Tüm bu fani dünyanın gelip geçiciliğini ve ebedi hayata dönüşü ise “Ölüm” hakikati en net şekilde ifade eder.
Bediüzzaman Said Nursi’nin Sözler’deki ifadeleriyle: “Ölüm, bu âlem-i fâniden âlem-i bâkiyeye gitmektir. Ölüm, ehl-i hidayet ve ehl-i Kur’an için, öteki âleme gitmiş eski dost ve ahbablarına kavuşmağa vesiledir. Hem hakikî vatanlarına girmeye vasıtadır.”
Bu, ölümü bir son değil, bir başlangıç, bir vuslat olarak gören müminane bir bakış açısıdır. Fani dünyadan baki âleme geçiş, gerçek vatana dönüştür.
Ve bu dönüş yolculuğunda bizi çağıran, tevhidin en gür sesi olan ezandır.
Mektubat’ta yer alan ifadeyle: “Ezanın faydası, yalnız bir köy ahalisini namaza davet değil, belki kâinat sarayında mevcudata karşı umum mahlukat namına bir ilân-ı Tevhid olduğunu beyan eder.”
Ezan, sadece insanları namaza çağırmakla kalmaz, aynı zamanda tüm varlığın, tüm mevcudatın bir ağızdan Allah’ın birliğini ilan etmesidir. Bu ses, kâinatın kalbinden yükselen bir tevhid sedasıdır.
Öyleyse, bu dünyadaki varlığımız, ilahi kudretin bir tecellisi, hayatımız ise bir tefekkür ve mücadele meydanıdır. Kâinatın Sultanı’nı bilmek, hayatın anlamını kavramak, gençliğin emanetini doğru kullanmak ve geçmişin derslerinden ibret almakla mümkündür. Gelecek, Kur’an’ın ve imanın hakimiyetinde olacaksa, bize düşen, bu kutlu yolda sebat etmek ve ebedi âleme layık bir hazırlık içinde olmaktır.

Özet:
Bu makale, kâinatın birliğini ve Allah’ın mutlak kudretini anlatarak başlamış, hayatın ilahi kudretin bir eseri olduğu fikrini işlemiştir. Bediüzzaman Said Nursi’nin İslam ümmetinin acılarına duyduğu şefkat ve İslamiyet’in gelecekteki parlaklığına olan sarsılmaz inancı aktarılmıştır.
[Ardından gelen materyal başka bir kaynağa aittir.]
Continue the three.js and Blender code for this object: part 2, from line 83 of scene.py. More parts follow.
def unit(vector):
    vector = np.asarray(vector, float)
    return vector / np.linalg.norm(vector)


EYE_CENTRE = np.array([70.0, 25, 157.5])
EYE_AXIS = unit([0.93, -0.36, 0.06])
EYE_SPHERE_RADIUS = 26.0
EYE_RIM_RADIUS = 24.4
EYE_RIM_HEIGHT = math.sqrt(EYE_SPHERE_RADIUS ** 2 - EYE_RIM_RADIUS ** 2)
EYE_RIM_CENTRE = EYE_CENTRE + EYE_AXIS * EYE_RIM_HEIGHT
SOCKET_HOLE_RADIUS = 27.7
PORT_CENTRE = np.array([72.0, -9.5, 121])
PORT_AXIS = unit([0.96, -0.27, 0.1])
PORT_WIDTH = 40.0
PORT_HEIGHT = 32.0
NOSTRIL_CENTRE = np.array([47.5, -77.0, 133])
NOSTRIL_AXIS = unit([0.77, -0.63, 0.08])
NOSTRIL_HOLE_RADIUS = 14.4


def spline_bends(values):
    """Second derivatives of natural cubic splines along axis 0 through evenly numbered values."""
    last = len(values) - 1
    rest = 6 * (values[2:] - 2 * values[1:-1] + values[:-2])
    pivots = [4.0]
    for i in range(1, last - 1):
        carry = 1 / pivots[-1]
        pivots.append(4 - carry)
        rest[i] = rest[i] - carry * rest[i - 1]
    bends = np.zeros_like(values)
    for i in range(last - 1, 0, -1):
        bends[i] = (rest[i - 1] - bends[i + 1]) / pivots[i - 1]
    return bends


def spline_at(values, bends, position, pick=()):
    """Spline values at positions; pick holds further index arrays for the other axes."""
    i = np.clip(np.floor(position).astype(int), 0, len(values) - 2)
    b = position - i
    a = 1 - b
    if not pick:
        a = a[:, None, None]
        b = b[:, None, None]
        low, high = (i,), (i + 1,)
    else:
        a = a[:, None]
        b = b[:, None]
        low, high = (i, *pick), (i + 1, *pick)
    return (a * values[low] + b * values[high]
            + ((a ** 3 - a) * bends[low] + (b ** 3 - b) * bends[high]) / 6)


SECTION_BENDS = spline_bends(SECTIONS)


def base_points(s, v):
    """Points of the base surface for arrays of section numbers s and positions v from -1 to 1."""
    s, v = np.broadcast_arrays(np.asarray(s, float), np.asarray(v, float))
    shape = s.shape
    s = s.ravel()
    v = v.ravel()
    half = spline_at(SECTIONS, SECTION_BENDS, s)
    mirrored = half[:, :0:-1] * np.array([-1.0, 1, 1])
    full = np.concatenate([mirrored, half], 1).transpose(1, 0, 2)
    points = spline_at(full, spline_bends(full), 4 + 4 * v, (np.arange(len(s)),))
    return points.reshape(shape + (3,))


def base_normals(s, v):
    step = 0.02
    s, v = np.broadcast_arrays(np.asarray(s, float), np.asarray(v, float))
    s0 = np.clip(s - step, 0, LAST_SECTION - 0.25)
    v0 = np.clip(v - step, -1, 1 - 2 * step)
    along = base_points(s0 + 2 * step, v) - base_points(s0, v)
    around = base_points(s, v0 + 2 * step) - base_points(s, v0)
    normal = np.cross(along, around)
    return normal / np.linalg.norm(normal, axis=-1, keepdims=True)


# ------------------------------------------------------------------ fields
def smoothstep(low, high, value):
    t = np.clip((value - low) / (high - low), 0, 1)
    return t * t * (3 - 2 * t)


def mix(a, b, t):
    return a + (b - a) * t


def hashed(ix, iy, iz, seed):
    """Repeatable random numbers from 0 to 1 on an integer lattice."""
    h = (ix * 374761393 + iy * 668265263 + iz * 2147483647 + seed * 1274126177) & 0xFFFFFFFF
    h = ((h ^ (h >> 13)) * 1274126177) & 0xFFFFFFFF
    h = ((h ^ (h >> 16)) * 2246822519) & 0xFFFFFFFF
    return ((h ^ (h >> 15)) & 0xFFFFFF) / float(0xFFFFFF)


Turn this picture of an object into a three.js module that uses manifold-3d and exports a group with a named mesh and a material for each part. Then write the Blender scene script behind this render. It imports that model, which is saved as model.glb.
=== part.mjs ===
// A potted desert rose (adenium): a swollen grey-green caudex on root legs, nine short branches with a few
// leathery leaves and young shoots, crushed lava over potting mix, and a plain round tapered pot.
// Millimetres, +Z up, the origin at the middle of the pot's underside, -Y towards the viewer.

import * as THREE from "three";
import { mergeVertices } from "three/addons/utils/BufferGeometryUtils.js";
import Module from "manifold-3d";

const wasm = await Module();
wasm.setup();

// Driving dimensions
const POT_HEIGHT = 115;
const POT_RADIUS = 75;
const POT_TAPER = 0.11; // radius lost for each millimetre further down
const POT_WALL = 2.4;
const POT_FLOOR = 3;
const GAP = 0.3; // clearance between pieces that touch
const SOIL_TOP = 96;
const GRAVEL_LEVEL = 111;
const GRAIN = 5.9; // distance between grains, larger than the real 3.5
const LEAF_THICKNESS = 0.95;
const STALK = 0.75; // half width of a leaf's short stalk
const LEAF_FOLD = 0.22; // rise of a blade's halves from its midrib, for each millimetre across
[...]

Nablus Savaşı örneği üzerinden tarihi ihanetlerin ve sorumluluktan kaçışların ibretlik yönüne değinilmiş, geçmişten ders çıkarmanın önemi anlatılmıştır.

Ölümün mümin için bir yok oluş değil, ebedi bir vatana geçiş olduğu ve ezanın sadece bir namaz çağrısı değil, evrensel bir tevhid ilanı olduğu konularına değinilmiştir.
Makale, tüm bu unsurların, insanın kâinatla olan ilişkisi ve ebedi saadete yönelik sorumlulukları açısından bir bütünlük oluşturduğunu ortaya koymaktadır.